--- start ---

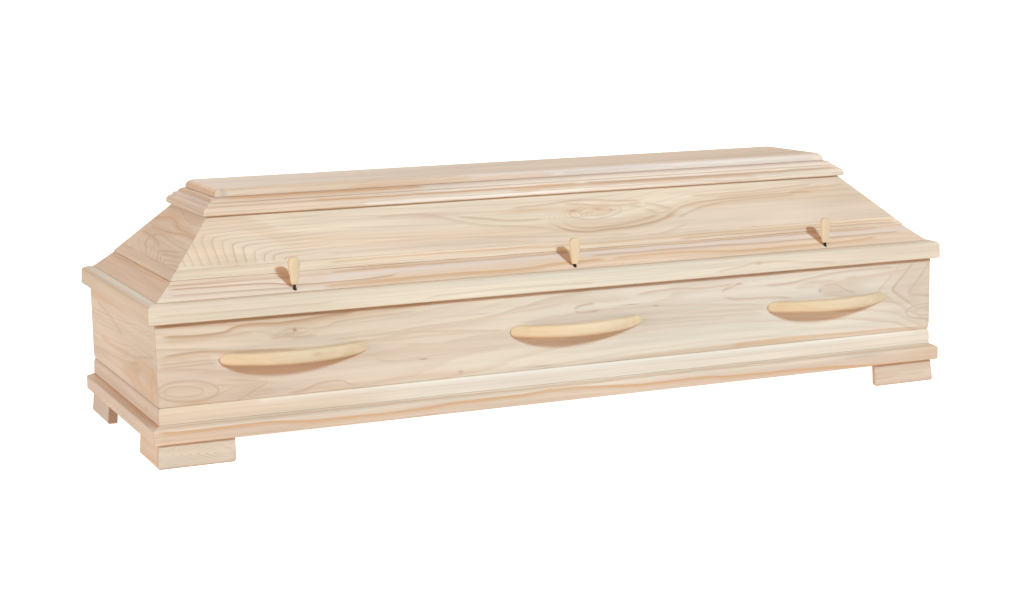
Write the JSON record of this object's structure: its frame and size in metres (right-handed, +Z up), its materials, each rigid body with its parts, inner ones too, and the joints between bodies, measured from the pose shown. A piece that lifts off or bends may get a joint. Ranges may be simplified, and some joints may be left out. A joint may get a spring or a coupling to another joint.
{
  "type": "wooden coffin",
  "caption": "Closed pine coffin on bracket feet, with a hipped lid that lifts off, bowed side handles and wooden wing screws.",
  "frame": {"origin": "on the ground under the middle of the coffin", "axes": "+X along the coffin, +Z up, and the side seen in the picture faces -Y"},
  "size_m": [2.06, 0.781, 0.587],
  "materials": {
    "pine": "matt, sanded and untreated",
    "plain_wood": "matt, sanded and untreated",
    "screw_steel": "dark, blackened"
  },
  "bodies": {
    "root": {"base_moulding_front": "pine", "base_moulding_right": "pine", "base_moulding_back": "pine", "base_moulding_left": "pine", "skirting_front": "pine", "skirting_right": "pine", "skirting_back": "pine", "skirting_left": "pine", "bottom_panel": "pine", "side_board_front": "pine", "side_board_back": "pine", "end_board_left": "pine", "end_board_right": "pine", "foot_face_front_left": "pine", "foot_face_front_right": "pine", "foot_face_back_left": "pine", "foot_face_back_right": "pine", "foot_return_front_left": "pine", "foot_return_front_right": "pine", "foot_return_back_left": "pine", "foot_return_back_right": "pine", "lid_rim_front": "pine", "lid_rim_right": "pine", "lid_rim_back": "pine", "lid_rim_left": "pine", "lid_band_front": "pine", "lid_band_right": "pine", "lid_band_back": "pine", "lid_band_left": "pine", "lid_slope_front": "pine", "lid_slope_right": "pine", "lid_slope_back": "pine", "lid_slope_left": "pine", "lid_crown_front": "pine", "lid_crown_right": "pine", "lid_crown_back": "pine", "lid_crown_left": "pine", "lid_top_board": "pine", "handle_front_left": "plain_wood", "handle_front_middle": "plain_wood", "handle_front_right": "plain_wood", "handle_back_left": "plain_wood", "handle_back_middle": "plain_wood", "handle_back_right": "plain_wood", "wing_front_left": "plain_wood", "wing_front_middle": "plain_wood", "wing_front_right": "plain_wood", "wing_back_left": "plain_wood", "wing_back_middle": "plain_wood", "wing_back_right": "plain_wood", "screw_front_left": "screw_steel", "screw_front_middle": "screw_steel", "screw_front_right": "screw_steel", "screw_back_left": "screw_steel", "screw_back_middle": "screw_steel", "screw_back_right": "screw_steel"}
  },
  "joints": []
}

--- end ---

Reproduce the complete data exactly as presented above.

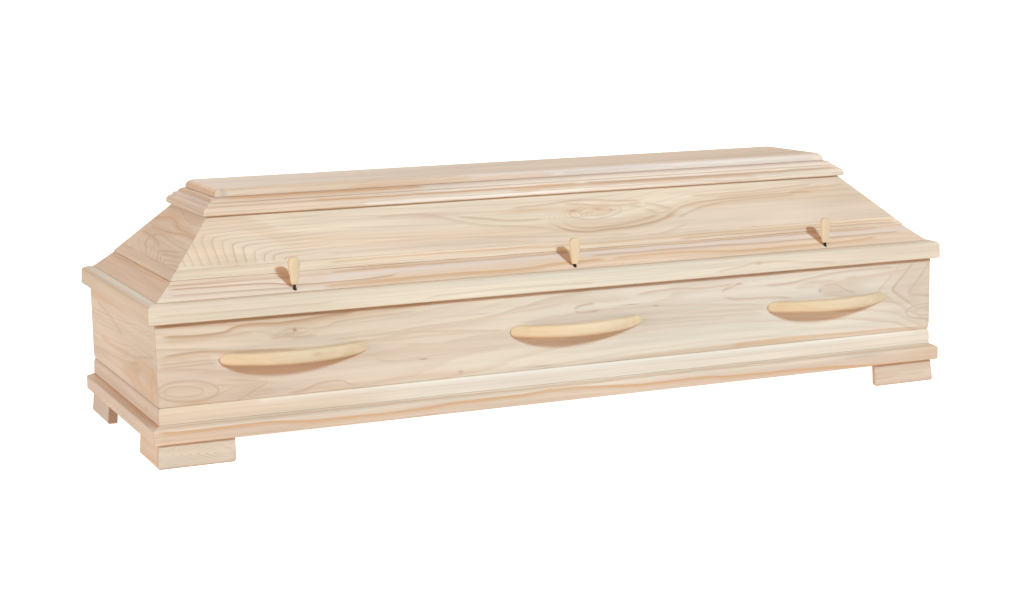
Write the JSON record of this object's structure: its frame and size in metres (right-handed, +Z up), its materials, each rigid body with its parts, inner ones too, and the joints between bodies, measured from the pose shown. A piece that lifts off or bends may get a joint. Ranges may be simplified, and some joints may be left out. A joint may get a spring or a coupling to another joint.
{
  "type": "wooden coffin",
  "caption": "Closed pine coffin on bracket feet, with a hipped lid that lifts off, bowed side handles and wooden wing screws.",
  "frame": {"origin": "on the ground under the middle of the coffin", "axes": "+X along the coffin, +Z up, and the side seen in the picture faces -Y"},
  "size_m": [2.06, 0.781, 0.587],
  "materials": {
    "pine": "matt, sanded and untreated",
    "plain_wood": "matt, sanded and untreated",
    "screw_steel": "dark, blackened"
  },
  "bodies": {
    "root": {"base_moulding_front": "pine", "base_moulding_right": "pine", "base_moulding_back": "pine", "base_moulding_left": "pine", "skirting_front": "pine", "skirting_right": "pine", "skirting_back": "pine", "skirting_left": "pine", "bottom_panel": "pine", "side_board_front": "pine", "side_board_back": "pine", "end_board_left": "pine", "end_board_right": "pine", "foot_face_front_left": "pine", "foot_face_front_right": "pine", "foot_face_back_left": "pine", "foot_face_back_right": "pine", "foot_return_front_left": "pine", "foot_return_front_right": "pine", "foot_return_back_left": "pine", "foot_return_back_right": "pine", "lid_rim_front": "pine", "lid_rim_right": "pine", "lid_rim_back": "pine", "lid_rim_left": "pine", "lid_band_front": "pine", "lid_band_right": "pine", "lid_band_back": "pine", "lid_band_left": "pine", "lid_slope_front": "pine", "lid_slope_right": "pine", "lid_slope_back": "pine", "lid_slope_left": "pine", "lid_crown_front": "pine", "lid_crown_right": "pine", "lid_crown_back": "pine", "lid_crown_left": "pine", "lid_top_board": "pine", "handle_front_left": "plain_wood", "handle_front_middle": "plain_wood", "handle_front_right": "plain_wood", "handle_back_left": "plain_wood", "handle_back_middle": "plain_wood", "handle_back_right": "plain_wood", "wing_front_left": "plain_wood", "wing_front_middle": "plain_wood", "wing_front_right": "plain_wood", "wing_back_left": "plain_wood", "wing_back_middle": "plain_wood", "wing_back_right": "plain_wood", "screw_front_left": "screw_steel", "screw_front_middle": "screw_steel", "screw_front_right": "screw_steel", "screw_back_left": "screw_steel", "screw_back_middle": "screw_steel", "screw_back_right": "screw_steel"}
  },
  "joints": []
}